Но все, что делалось, делалось совсем не так просто. Через все поры общественной и литературной жизни в атаку на неоформившееся сознание людей шли все великие заблуждения и все великие истины минувшего века. И к чести нашего пропагандиста следует сказать, что он не поощрял пассивного восприятия идей и что на наших бурных собраниях царила никем и ничем не стесняемая дискуссия, потому что Рафаил Михайлович Кабо, – а речь идет здесь именно о нем, – от первых юношеских опытов своей работы и до глубокой старости, до последнего своего вздоха ценил свободу мысли и слова и верил, что в свободном соревновании идей только и может в конечном счете откристаллизоваться революционное миросозерцание. Против этого закона своей жизни он не погрешил никогда.

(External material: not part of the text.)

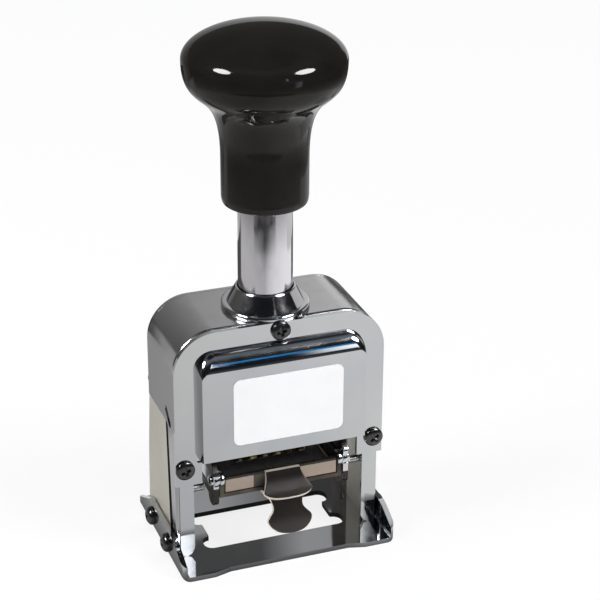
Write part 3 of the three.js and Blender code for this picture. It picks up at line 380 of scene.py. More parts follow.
NICKEL = metal(
    "nickel_matte", (0.47, 0.45, 0.39), (0.53, 0.51, 0.45), (0.42, 0.55), 35, ripple=120, metallic=0.45, grain=0.05)
# painted shade: a darkened copy of the nickel for the side plates' inner faces at the back
NICKEL_SHADED = metal(
    "nickel_painted_shade", (0.050, 0.044, 0.036), (0.10, 0.092, 0.076), (0.40, 0.55), 80, ripple=120, metallic=0.3)
TRAY_METAL = metal(
    "tray_metal", (0.36, 0.29, 0.24), (0.48, 0.39, 0.32), (0.32, 0.46), 60, (0.3, 1, 1), ripple=120, metallic=0.6)
# painted shade: a near-black metal for the cradle, which lies in shade under the raised panel, and for the tray's
# band in the finger tab's shadow
CRADLE_SHADED = metal(
    "cradle_painted_shade", (0.012, 0.011, 0.009), (0.085, 0.078, 0.058), (0.30, 0.50), 150, ripple=200, metallic=0.4)
STEEL = metal(
    "steel", (0.42, 0.42, 0.43), (0.54, 0.54, 0.55), (0.22, 0.36), 60, (1, 0.3, 1), ripple=150)
SPRING_STEEL = metal(
    "spring_steel", (0.32, 0.32, 0.34), (0.42, 0.42, 0.44), (0.20, 0.32), 80)
EDGE_METAL = metal(
    "bare_edge", (0.74, 0.64, 0.53), (0.92, 0.82, 0.72), (0.34, 0.46), 90, metallic=0.1)
BLACK_OXIDE = metal(
    "black_oxide", (0.007, 0.0054, 0.0044), (0.015, 0.011, 0.0085), (0.38, 0.54), 60, ripple=140, metallic=0.2)
BLACK_OXIDE.node_tree.nodes["Principled BSDF"].inputs["Specular IOR Level"].default_value = 0.2
# painted glints: bright brass spots in a noise on the figures, standing in for the wheels' glints
TYPE_GLINTS = metal(
    "type_painted_glints", (0.014, 0.011, 0.009), (1.0, 0.74, 0.42), (0.25, 0.40), 420, ripple=300, metallic=0.25)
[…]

И в этом первом опыте его политической работы он не сделал ошибки. Когда через три или четыре месяца он был переброшен в другой город на другую партийную работу, он знал, что в городе остается группа возмужавших людей, хотя объективно все еще незрелых, но субъективно готовых стать ему на смену и, если понадобится, выполнить любое задание партии.
Так быстро созревали в те годы семена, падавшие в почву, подготовленную всем ходом предреволюционных событий. И хотя события эти относятся к концу минувшего века, – тем и дорог он нам, людям, перешагнувшим уже во вторую половину нового, далеко опередившего его столетия, что он оставил миру столько великих, до сих пор еще непревзойденных идей и столько до сих пор еще не разрешенных противоречий.
Потому что ведь это с точки зрения одной человеческой жизни пятьдесят или шестьдесят лет – такой долгий путь, такой необозримый этап. Но с точки зрения великой многовековой истории человечества шестьдесят лет, дорогие друзья мои, – это всего только несколько школьных уроков.